La pièce Cinq à Sept, présentement à la deuxième salle de l’Espace Go, c’est un peu ça. Trois comédiennes, Kathleen Fortin, Geneviève Schmidt et Julie Le Breton, se retrouvent pour quelques heures autour de plusieurs verres d’alcool et se confient. Sur leur travail, bien sûr, mais aussi sur ce qui les réunit en tant que femmes : la sexualité, leur relation avec les hommes, la maternité, le culte de l’apparence, le jugement rapide posé sur les autres. Elles se révoltent contre leur société superficielle et les réseaux sociaux qui construisent des vies factices à force de photographies bien cadrées. Elles évoquent leurs aspirations, leurs rêves, ce qu’elles aimeraient devenir et ce qu’elles sont réellement.

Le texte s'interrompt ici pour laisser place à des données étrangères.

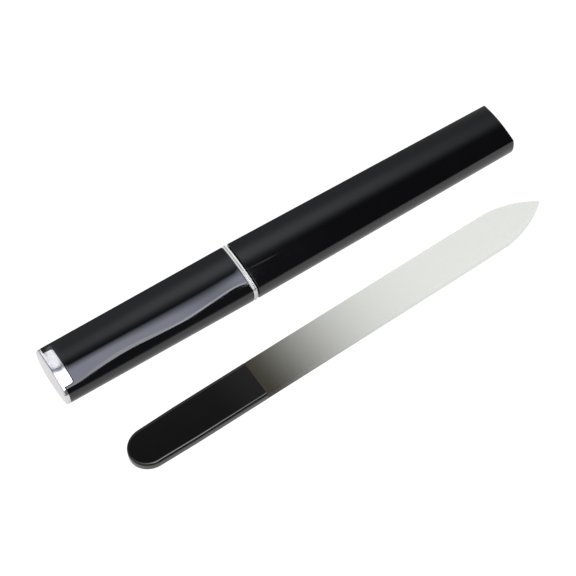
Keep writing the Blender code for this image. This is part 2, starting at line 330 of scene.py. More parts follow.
# %% Polished black ABS
def polished_black_abs():
    """Near-black plastic with a clear gloss, faint ripples and duller patches."""
    ripple_size = 5.0 * mm
    ripple_height = 0.0005 * mm
    patch_size = 9.0 * mm
    sharpest, dullest = 0.015, 0.04
    material, tree, output = new_material("polished_black_abs")
    patches = add_node(tree, "MapRange", {"Value": noise_at(tree, patch_size), "From Min": 0.35, "From Max": 0.65,
                                          "To Min": sharpest, "To Max": dullest}).outputs["Result"]
    ripple = add_node(tree, "Bump", {"Height": noise_at(tree, ripple_size, 1.0), "Distance": ripple_height,
                                     "Strength": 1.0}).outputs["Normal"]
    tone = add_node(tree, "Mix", {"Factor": noise_at(tree, patch_size), "A": linear("09090a"),
                                  "B": linear("0d0d0f")}, data_type="RGBA").outputs["Result"]
    shader = add_node(tree, "BsdfPrincipled", {"Base Color": tone, "Roughness": patches, "IOR": 1.53,
                                               "Normal": ripple})
    tree.links.new(shader.outputs["BSDF"], output.inputs["Surface"])
    return material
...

En une heure à peine, ces trois femmes nous bouleversent complètement par leur sensibilité, leur authenticité et les thèmes incroyablement actuels qu’elles abordent sans détour. Il est difficile de ne pas ressortir de cette pièce en réfléchissant à leurs propos percutants. Le texte de cette pièce, écrit par Fanny Britt en association avec les trois interprètes, ne peut laisser personne dans l’indifférence. Il choque parfois, il fait sourire et il donne aussi envie de fondre en larmes. Fanny Britt est une auteure, dramaturge et essayiste de grand talent dont je vous invite à suivre les réalisations de près. Cinq à Sept est mise en scène par Mani Soleymanlou et une création d’Orange Noyée en association avec le Théâtre français du Centre national des Arts.
Les trois comédiennes qui interprètent en quelque sorte leur propre rôle sont toutes trois très solides dans leur jeu, mais j’ai été particulièrement éblouie par Kathleen Fortin qui s’est donnée toute entière sur scène. Cinq à sept est une œuvre très intense, car malgré sa trop courte durée, les comédiennes y dansent, y sautent, y crient et semblent y dévoiler leurs secrets les plus profonds. La frontière entre la réalité et la fiction est difficile à définir, mais le texte en entier porte certainement à réflexion. Les décors sobres laissent davantage d’espace à la musique et aux mouvements qui sont très présents.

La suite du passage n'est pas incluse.